Discard the skins and place the flesh of the peppers, a dash (maybe a tsp) of olive oil, and the roasted cloves of garlic (popped from their skins), and a pinch of salt and pepper, in the food processor, and blend it all down until it’s nice and smooth. Technically you should then allow the mixture to cool, but I didn’t, and it turned out fine.

Slowly mix the pepper-sludge into the flour and eggs, adding water by the tablespoon as necessary. I use a Cuisinart with a dough-hook for this whole process, but you can mix it by hand if you want/ need to.

Roll out the dough (again, I use the Cuisinart with the pasta-roller attachment) to your desired thickness, and cut it into your desired shape. Now that I’m thinking about it, this would make for a wonderful ravioli dough as well given the savory hints of garlic and bell pepper in the final product.

Fresh pasta only takes two or three minutes to cook, so watch it closely.

I usually cook half and dry the other half to enjoy later.

I served this pasta with bird balls and my meat sauce, and of course a little parmesan and a pinch of fresh basil and parsley.

Cheers, and enjoy!

Korean Pulled Chicken Tacos

I don’t always enjoy sharing food, especially when I’m intending to eat it. I’m the person who tries to stab you with my fork when you attempt to sneak fries off my plate.

Those are my fucking fries. If you want fries, get your own. Jackal.
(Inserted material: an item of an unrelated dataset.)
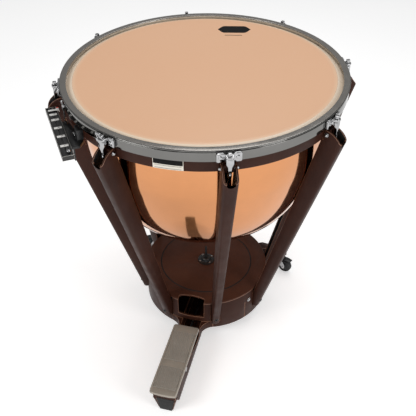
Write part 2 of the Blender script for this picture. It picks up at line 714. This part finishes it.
def tab_mesh(name, cx, cy, lx, ly, z0, z1, body, mats, replaces=(), r=1.2, pickx=None):
    pts = rounded([(cx - lx / 2, cy - ly / 2), (cx + lx / 2, cy - ly / 2), (cx + lx / 2, cy + ly / 2), (cx - lx / 2, cy + ly / 2)], r, 4)
    bm = bmesh.new()
    inset = 0.25
    lo_ = [bm.verts.new(G @ Vector((x / 1000, y / 1000, z0 / 1000))) for x, y in pts]
    mid = [bm.verts.new(G @ Vector((x / 1000, y / 1000, (z1 - inset) / 1000))) for x, y in pts]
    sx, sy = (lx - 2 * inset) / lx, (ly - 2 * inset) / ly
    hi_ = [bm.verts.new(G @ Vector(((cx + (x - cx) * sx) / 1000, (cy + (y - cy) * sy) / 1000, z1 / 1000))) for x, y in pts]
    n = len(pts)
    bm.faces.new(lo_[::-1])
    bm.faces.new(hi_)
    for a, b in ((lo_, mid), (mid, hi_)):
        for i in range(n):
            j = (i + 1) % n
            bm.faces.new((a[i], a[j], b[j], b[i]))
    me = bpy.data.meshes.new(name)
    bm.to_mesh(me)
    bm.free()
    shade(me, 50.0)
    return link(name, me, body, mats, replaces)


def letter(name, text, cx, cy, z, size, body, turn=0.0, mat="mark"):
    cu = bpy.data.curves.new(name, "FONT")
    cu.body = text
    cu.size = size
    cu.extrude = 0.00012
    cu.align_x = "CENTER"
    cu.align_y = "CENTER"
    tmp = bpy.data.objects.new(name + "_t", cu)
    coll.objects.link(tmp)
    bpy.context.view_layer.update()
    dg = bpy.context.evaluated_depsgraph_get()
    me = bpy.data.meshes.new_from_object(tmp.evaluated_get(dg))
    bpy.data.objects.remove(tmp)
    me.name = name
    me.materials.clear()
    me.transform(G @ Matrix.Translation((cx / 1000, cy / 1000, z / 1000)) @ Matrix.Rotation(math.radians(turn), 4, "Z"))
    return link(name, me, body, (mat,))


mk_z0, mk_z1 = 779.85, 781.5
for i, (y, text) in enumerate(zip((-26.0, 2.0, 44.0, 87.0, 132.0), ("F", "G", "A", "B", "C"))):
    nd = "note_marker_%d" % (i + 1)
    tab_mesh("v_" + nd, 415.25, y, 20.5, 8.4, mk_z0, mk_z1, nd, ("tab",), (nd,))
    tab_mesh("v_%s_rib" % nd, 415.5, y, 2.2, 6.2, mk_z0 - 2.6, mk_z0 + 0.2, nd, ("tab",), (), r=0.4)
    letter("v_%s_letter" % nd, text, 413.6, y, mk_z1 + 0.02, 0.0078, nd, turn=98.0)
    tab_mesh("v_%s_grip_a" % nd, 422.2, y, 1.0, 6.0, mk_z1 - 0.2, mk_z1 + 0.35, nd, ("tab",), (), r=0.3)
refine("gauge_pointer", ("tab",), width=0.0003, angle=50.0)
tab_mesh("v_pointer_tip", 399.6, -52.9, 6.6, 5.6, 783.3, 784.2, "pointer", ("red",), (), r=1.0)
# knurled knob
kb_lo, kb_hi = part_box("gauge_knob")
kcx, kcy = (kb_lo.x + kb_hi.x) / 2, (kb_lo.y + kb_hi.y) / 2
kr = (kb_hi.x - kb_lo.x) / 2 * 1000.0
bm = bmesh.new()
N = 60
prof = [(0.0, -1.0), (2.0, -1.0), (2.0, 0.9), (4.4, 0.9), (kr - 0.5, 1.6), (kr, 2.3), (kr, 6.4), (kr - 0.5, 7.1), (4.4, 7.8), (2.4, 8.9), (0.0, 9.0)]
rings = []
for i in range(N):
    a = 2 * math.pi * i / N
    row = []
    for j, (r, z) in enumerate(prof):
        rr = r - (0.35 if (i % 2 and 4 < j < 7) else 0.0)
        row.append(bm.verts.new((kcx + rr / 1000 * math.cos(a), kcy + rr / 1000 * math.sin(a), kb_hi.z - 0.009 + z / 1000)))
    rings.append(row)
for i in range(N):
    a, b = rings[i], rings[(i + 1) % N]
    for j in range(len(prof) - 1):
        bm.faces.new((a[j], b[j], b[j + 1], a[j + 1]))
bmesh.ops.remove_doubles(bm, verts=bm.verts, dist=1e-6)
bmesh.ops.dissolve_degenerate(bm, dist=1e-7, edges=bm.edges)
me = bpy.data.meshes.new("v_gauge_knob")
bm.to_mesh(me)
bm.free()
shade(me, 40.0)
link("v_gauge_knob", me, "gauge_knob", ("chrome",), ("gauge_knob",))

# ------------------------------------------------------------------ plain badge plate on the ring, with a border and blank bars
np_lo, np_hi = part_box("name_plate")
PLC = 1.3
lathe("v_name_plate", rounded([(380.05, 781.7), (381.2, 781.7), (381.2, 810.3), (380.05, 810.3)], 0.4, 3), "frame", ("mark_pale",), ("name_plate",), seg=720, span=(PLC - 5.6, PLC + 5.6))
lathe("v_plate_upper", [(381.15, 795.2), (381.45, 795.2), (381.45, 809.4), (381.15, 809.4)], "frame", ("mark",), (), seg=720, span=(PLC - 5.4, PLC + 5.4))
lathe("v_plate_rule_low", [(381.15, 784.2), (381.35, 784.2), (381.35, 785.0), (381.15, 785.0)], "frame", ("mark",), (), seg=720, span=(PLC - 4.9, PLC + 4.9))
lathe("v_plate_rule_high", [(381.15, 791.6), (381.35, 791.6), (381.35, 792.4), (381.15, 792.4)], "frame", ("mark",), (), seg=720, span=(PLC - 4.9, PLC + 4.9))

# ------------------------------------------------------------------ blank printed mark on the head: a lozenge over a thin bar
def flat_poly(name, pts, cx, cy, turn, z, body, mat, thick=0.06):
    """A thin printed patch on the film: a polygon in millimetres about (cx, cy) from the drum's axis."""
    ct_, st_ = math.cos(math.radians(turn)), math.sin(math.radians(turn))
    verts = []
    for zz in (z, z + thick):
        for x, y in pts:
            verts.append((AX + (cx + x * ct_ - y * st_) / 1000.0, AY + (cy + x * st_ + y * ct_) / 1000.0, zz / 1000.0))
    n = len(pts)
    faces = [tuple(range(n - 1, -1, -1)), tuple(range(n, 2 * n))]
    faces += [(k, (k + 1) % n, n + (k + 1) % n, n + k) for k in range(n)]
    return mesh_from(name, verts, faces, body, (mat,))


lozenge = rounded([(-50.0, 0.0, 3.0), (-34.0, -24.0, 7.0), (34.0, -24.0, 7.0), (50.0, 0.0, 3.0), (34.0, 24.0, 7.0), (-34.0, 24.0, 7.0)], 4.0, 5)
flat_poly("v_head_mark", lozenge, 19.0, 288.0, 12.0, hz + 0.02, "frame", "mark")
flat_poly("v_head_mark_bar", rounded([(-26.0, -1.6), (26.0, -1.6), (26.0, 1.6), (-26.0, 1.6)], 1.0, 3), 25.5, 247.0, 12.0, hz + 0.02, "frame", "mark")

# ------------------------------------------------------------------ casters
for side in ("right", "left"):
    refine("caster_fork_" + side, ("chrome",), width=0.0007, angle=50.0)
    refine("caster_wheel_" + side, ("tyre",), width=0.0006, angle=30.0)
    refine("caster_brake_" + side, ("black",), width=0.0007, angle=40.0)

# every CAD node still showing gets a full material too
PLAIN = {"bowl": "copper"}
for name, ob in frame["nodes"].items():
    if not ob.hide_render:
        key = PLAIN.get(name, "frame")
        ob.data.materials.clear()
        ob.data.materials.append(M[key])

# ------------------------------------------------------------------ stage, light, camera
fl = bpy.data.meshes.new("floor")
fl.from_pydata([(-9, -9, -0.0006), (9, -9, -0.0006), (9, 9, -0.0006), (-9, 9, -0.0006)], [], [(0, 1, 2, 3)])
floor = bpy.data.objects.new("floor", fl)
coll.objects.link(floor)
fm = Mat("floor_pale")
fm.set(Roughness=0.9, Specular_IOR_Level=0.1)
fm.color(fm.ramp(fm.noise(0.8, 3.0), [(0.3, (0.90, 0.90, 0.90)), (0.7, (0.93, 0.93, 0.93))]))
fm.set(Emission_Color=(1.0, 1.0, 1.0, 1.0), Emission_Strength=0.42)
fl.materials.append(fm.m)

world = bpy.data.worlds.new("studio")
bpy.context.scene.world = world
world.use_nodes = True
world.node_tree.nodes["Background"].inputs["Color"].default_value = (1.0, 1.0, 1.0, 1.0)
world.node_tree.nodes["Background"].inputs["Strength"].default_value = 0.34


def area(name, loc, target, sx, sy, power, color=(1, 1, 1)):
    li = bpy.data.lights.new(name, "AREA")
    li.shape = "RECTANGLE"
    li.size, li.size_y = sx, sy
    li.energy = power
    li.color = color
    ob = bpy.data.objects.new(name, li)
    coll.objects.link(ob)
    ob.location = loc
    d = Vector(target) - Vector(loc)
    ob.rotation_mode = "QUATERNION"
    ob.rotation_quaternion = d.to_track_quat("-Z", "Y")
    return ob


area("key", (-1.9, -2.3, 2.5), (0, 0, 0.45), 1.5, 1.5, 40.0)
area("right", (2.6, -1.3, 1.5), (0, 0, 0.45), 1.0, 1.8, 27.0)
area("top", (0.3, 1.1, 3.0), (0, 0.1, 0.8), 2.4, 1.6, 27.0)
area("front_low", (0.6, -3.2, 0.9), (0, 0, 0.4), 1.6, 0.9, 15.0)

sc = bpy.context.scene
sc.view_settings.view_transform = "Standard"
sc.view_settings.look = "None"

cam = bpy.data.cameras.new("camera")
cam.sensor_width = 36.0
cam.lens = 57.41
cam.shift_x = 0.0192
cob = bpy.data.objects.new("camera", cam)
coll.objects.link(cob)
cob.location = (AX + 0.4094, AY - 1.5788, 1.6806)
cob.rotation_mode = "XYZ"
cob.rotation_euler = (Matrix.Rotation(0.26469, 4, "Z") @ Matrix.Rotation(math.pi / 2 - 0.67794, 4, "X") @ Matrix.Rotation(-0.01483, 4, "Z")).to_euler()
sc.camera = cob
But yesterday, as I was assembling my third of these delicious tacos while sitting at the lunch table, I was just on the verge of full. I wasn’t about to waste a good meal, so I proceeded to layer my last tortilla with the ssam, slaw and chicken. It smelled and tasted excellent, and – as you can imagine – when given the choice of consuming something delicious or listening to my body’s warning impulses (“I’m full, stop eating”), I choose to ignore nature and gorge on goodness. It must have smelled and looked good, since at one point my vegan colleague leaned in, pointed at my assembled tupperware, and said “I don’t eat those things, but if I did, I would eat that.”
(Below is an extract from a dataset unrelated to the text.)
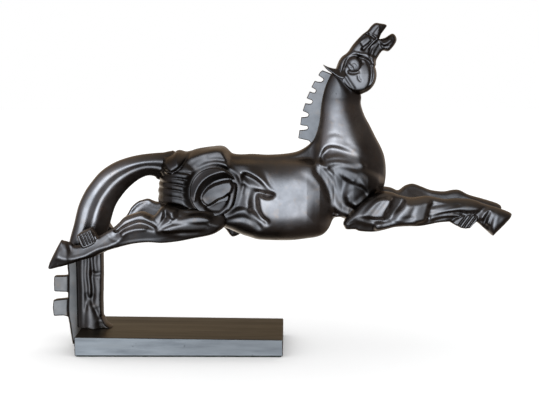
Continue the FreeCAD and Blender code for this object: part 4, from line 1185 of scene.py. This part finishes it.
# ---------------------------------------------------------------- stage, light and camera
def build_stage():
    """A wide pale floor that metal doesn't mirror."""
    bpy.ops.mesh.primitive_plane_add(size=12.0)
    floor = bpy.context.object
    floor.name = "floor"
    material = bpy.data.materials.new("pale_floor")
    material.use_nodes = True
    shader = material.node_tree.nodes["Principled BSDF"]
    shader.inputs["Base Color"].default_value = (0.93, 0.93, 0.93, 1)
    shader.inputs["Roughness"].default_value = 0.9
    shader.inputs["Specular IOR Level"].default_value = 0.0
    floor.data.materials.append(material)
    floor.visible_glossy = False


# The studio's soft lights: direction, spread in degrees, colour and strength.
LIGHTS = {"front": ((-0.22, -1.0, -0.02), 28, (0.82, 1.02, 1.26), 5.9),
          "left": ((-1.0, -0.35, 0.45), 30, (0.85, 0.97, 1.20), 0.60),
          "side": ((1.0, 0.75, 0.05), 25, (0.92, 0.97, 1.05), 0.8),
          "overhead": ((0.05, 0.15, 1.0), 34, (1.0, 0.95, 0.84), 0.31),
          "rear": ((-0.42, 1.0, -0.42), 24, (0.9, 1.0, 1.1), 2.3)}
BACKDROP = (1.0, 0.86, 0.66), 0.27       # colour and strength
FILL = (1.0, 0.84, 0.74), 0.10           # the same from all round
ROOM_ON_SURFACES = 1.3                   # strength of the room for diffuse rays; the camera sees 1


def build_world():
    """A white room for the floor and backdrop.  Metal sees a studio: one very large soft light in
    front, four weaker ones, a dim warm backdrop and a faint fill from all round."""
    world = bpy.data.worlds.new("studio")
    bpy.context.scene.world = world
    world.use_nodes = True
    n = Nodes(world.node_tree)
    out = world.node_tree.nodes["World Output"]
    room = world.node_tree.nodes["Background"]
    room.inputs["Color"].default_value = (1, 1, 1, 1)
    ray = n.add("ShaderNodeLightPath").outputs
    n.tree.links.new(n.range(ray["Is Diffuse Ray"], 0.0, 1.0, 1.0, ROOM_ON_SURFACES),
                     room.inputs["Strength"])
    toward = n.add("ShaderNodeTexCoord").outputs["Generated"]
    parts = n.add("ShaderNodeSeparateXYZ", {0: toward}).outputs

    def lobe(direction, spread):
        """1 along a direction, dying away over the spread."""
        axis = tuple(Vector(direction).normalized())
        dot = n.add("ShaderNodeVectorMath", {0: toward, 1: axis}, operation="DOT_PRODUCT")
        sharp = 1 / (1 - math.cos(math.radians(spread)))
        return n.math("EXPONENT", n.math("MULTIPLY", n.math("SUBTRACT", dot.outputs["Value"], 1.0),
                                         sharp))

    def light(factor, colour, strength):
        return n.vector("MULTIPLY", n.grey(factor), tuple(c * strength for c in colour))

    lit = [light(lobe(direction, spread), colour, strength)
                 for direction, spread, colour, strength in LIGHTS.values()]
    backdrop = n.math("MULTIPLY", n.range(parts["Y"], 0.2, 0.9),
                      n.range(parts["Z"], -0.15, 0.15, 0.1, 1.0))
    lit += [light(backdrop, *BACKDROP), light(1.0, *FILL)]
    total = lit[0]
    for part in lit[1:]:
        total = n.vector("ADD", total, part)
    seen = n.add("ShaderNodeBackground", {"Color": total})
    mixed = n.add("ShaderNodeMixShader", {0: ray["Is Glossy Ray"], 1: room.outputs[0],
                                          2: seen.outputs[0]})
    n.tree.links.new(mixed.outputs[0], out.inputs["Surface"])


# The viewpoint: 1.5 m in front of the statue, about as high as its head, looking slightly down.
CAMERA_AT = (0.14033, -1.5, 0.38037)                         # m
CAMERA_PITCH, CAMERA_YAW, CAMERA_ROLL = 0.12787, 0.01825, -0.00276      # radians
SENSOR_WIDTH, LENS = 36.0, 79.22                             # mm


def build_camera():
    """The camera of the photograph."""
    pitch, yaw, turn = CAMERA_PITCH, CAMERA_YAW, CAMERA_ROLL
    forward = Vector((-math.sin(yaw) * math.cos(pitch), math.cos(yaw) * math.cos(pitch),
                      -math.sin(pitch)))
    right = Vector((math.cos(yaw), math.sin(yaw), 0))
    up = right.cross(forward)
    across = right * math.cos(turn) + up * math.sin(turn)
    upright = up * math.cos(turn) - right * math.sin(turn)
    data = bpy.data.cameras.new("camera")
    data.sensor_width = SENSOR_WIDTH
    data.lens = LENS
    camera = bpy.data.objects.new("camera", data)
    axes = Matrix((across, upright, -forward)).transposed().to_4x4()
    camera.matrix_world = Matrix.Translation(CAMERA_AT) @ axes
    bpy.context.scene.collection.objects.link(camera)
    bpy.context.scene.camera = camera


build_statue()
build_stage()
build_world()
build_camera()
bpy.context.scene.view_settings.view_transform = "Standard"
It was then that I noticed a few more of my colleagues staring at my assembled taco.

As I’ve said before, one of the few things I like more than enjoying the food I make is sharing it with others (assuming I’m already full) so that they might enjoy it as well.
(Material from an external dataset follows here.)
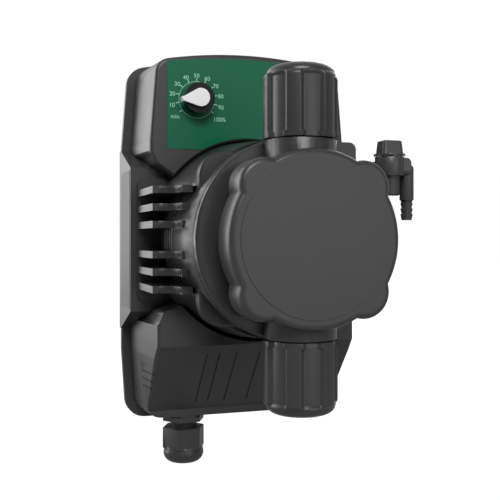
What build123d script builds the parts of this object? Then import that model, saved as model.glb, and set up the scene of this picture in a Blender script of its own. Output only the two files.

So when Carolyn (the style and food genius of heyprettything.com) asked for half, I graciously sought out a knife. Another interested party then jumped on board the “I want a bite” train, and before long the last of my lunch had been divided into thirds and was being handed around the table.

A few moment later I sat back, satisfied, as three other (hopefully) happy teachers munched away on my savory, spicy and sweet creation of the previous night.

Each part of this dish rings it’s own special character to the whole. The deep richness of the chicken is balanced by the light, crunchy and sweet kimchi slaw, and both are punctuated by the spice and earthy saltiness of the miso-dominant ssam sauce. The tortilla is simply a convenient delivery system.

Per Carolyn’s request, I’ve attempted to recreate and record the recipe that I made up this past Tuesday.


  • 2 chicken breasts
  • 4 chicken thighs
  • 1 tbsp vegetable oil
  • 1 tbsp fresh garlic – minced
  • 1 medium white onion – diced
  • 3/4 cup soy sauce
  • 3 tbsp gochujang
  • 2 tbsp hoisin
  • 1 inch fresh ginger root – peeled and chopped
  • 1 tbsp mirin
  • 1 tbsp rice wine vinegar
  • 1 bunch (7-8) green onions – diced
  • tortillas – for serving


  • 3 cups green cabbage – shredded
  • 1 large carrot – peeled and grated
  • 1 tbsp white sugar
  • 2 tsp sesame oil
  • 3/4 cup fresh cilantro – chopped
  • 3/4 cup kimchi – diced
  • 2 tbsp – rice wine vinegar

Simple ssam Sauce:

  • 2/3 cup miso
  • 1/3 cup gochujang
  • 1 small shallot – diced
  • 1 medium jalapeno pepper – seeded and diced

The Ssam sauce and the slaw are easy – for each simply mix together the listed ingredients. This can be done while the chicken mixture is cooking.

For the chicken, begin by heating the oil in a large, deep frying pan over medium to medium-high heat.

When the oil is hot, add the white onion and garlic, and saute for 2-3 minutes, until the onions are translucent and the garlic is just slightly browning. Remove the onion and garlic to a bowl.

Add the chicken thighs and breasts (I slice the breasts in half for more even cooking) to the same pan, and brown them on each side. This takes about 6 minutes, turning once.

As the chicken is cooking, mix the onions and garlic with the remaining ingredients (not including the tortillas) in a bowl. Add this mixture to the browned chicken, and mix to coat.

Cover the pan and continue to cook the chicken mixture over medium to medium-low heat for about an hour, or until the meat can be easily shredded/pulled apart with two forks. Make sure to stir the mixture and flip the pieces every 5-10 minutes as the sauce reduces in order to ensure that it doesn’t burn.

Shred the chicken, stir it into the sauce, and continue to cook – uncovered – over low heat until you’re ready to eat.

Layer the tortillas with a smear of ssam sauce, a portion of chicken, and a dollop of slaw, and serve with a squeeze of fresh lime.